Albert who? Such was the reaction of many when the Austrian Albert Drach (1902–1995), the 86-year-young attorney and writer, won the Georg Büchner Prize of the German Academy for Language and Letters in 1988. Drach's career as a writer goes back to the 1920s. Although many of his relatives did [End Page 199] not survive the Holocaust, he not only managed to live through deportation and exile, but even decided to return to Austria after the war and resume his law practice as well as his writing career. There was a brief flurry of serious critical attention accompanying the publication of some of his books in the 1960s and 70s, but that faded quickly. Then came the Büchner prize, the Manès Sperber prize, the Grillparzer prize, and more. In the ensuing years there has been increasing critical study of Drach, but virtually all in German. As the first book-length critical study of Drach in English, Mary Cosgrove's book is both notable and needed.

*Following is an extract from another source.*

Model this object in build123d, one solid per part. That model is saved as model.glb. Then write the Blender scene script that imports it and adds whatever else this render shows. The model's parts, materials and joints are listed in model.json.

The first chapter places her work within the context of scholarship on Drach; and then through the first three chapters Cosgrove discusses the theoretical premises upon which she bases her study. Though Cosgrove sees in Drach a "certain affinity to the Jewish-Viennese intellectual and literary tradition" (p. 22), she prefers rather to view Drach more as an author who exhibits "(post)modern" tendencies. This "collision," as she calls it, of diverse influences typifies not only Drach's writing but also Cosgrove's approach. A critical environment hospitable to texts associated with the postmodern has developed more slowly in German-language areas than in neighboring France or in the United States. Cosgrove attempts to employ critical approaches by such scholars as Homi Bhabha and particularly Julia Kristeva in analyzing Drach's prose. Thus, she uses Kristeva's psychoanalytic approach to the body and the notion of subjectivity in understanding the grotesque in Drach's texts.

Chapter four focuses on an analysis of the book IA UND NEIN. Drei Fälle, particularly the section "UND." It is in this chapter that Cosgrove discusses Drach's perhaps most characteristic stylistic innovation, namely the "Protokollstil" with its heavy use of indirect speech. Derived from the court protocols with which the attorney Drach was all too familiar, it illustrates "the self-critical, shadowy side of rational language" (p. 104). In chapter five, Cosgrove examines the text Das Goggelbuch with particular reliance on Bhabha's concept of "mimic man," which he developed to critique British colonial efforts in India. Cosgrove states that Bhabha's discussion of "'the white man's artifice inscribed on the black man's body' is easily transferred to the construction of the Jewish other" (p. 107). Chapters six and seven analyze Drach's "Z.Z." das ist die Zwischenzeit. Whereas the first two case studies illustrate what Cosgrove terms the "body of jouissance," she states that "the dominant mode of corporeality in 'Z.Z.' could be described as a kind of sadistic stasis" (p. 151). Cosgrove explains in an earlier chapter that she views stasis, particularly as it relates to Drach's Holocaust accounts, as "a manifestation of the Death Instinct in language and social order" (p. 32). In this context Cosgrove references both Kristeva's work and Deleuze's conceptualization of (death) drives, along [End Page 200] with psychoanalysis and the grotesque, another key concept for Cosgrove. A brief conclusion follows.

Although Cosgrove indicates she would rather discuss Drach as a postmodern writer than a Jewish writer, her choice of primary texts and the resultant discussion do much to belie that inclination. If anything, the reader comes away convinced that Drach's texts are thoroughly infused with his experiences as a Jew during the Holocaust. How he processes and articulates those experiences, however, may well be best understood from a postmodern/postcolonial critical perspective. Indeed, this may be one reason Drach so belatedly...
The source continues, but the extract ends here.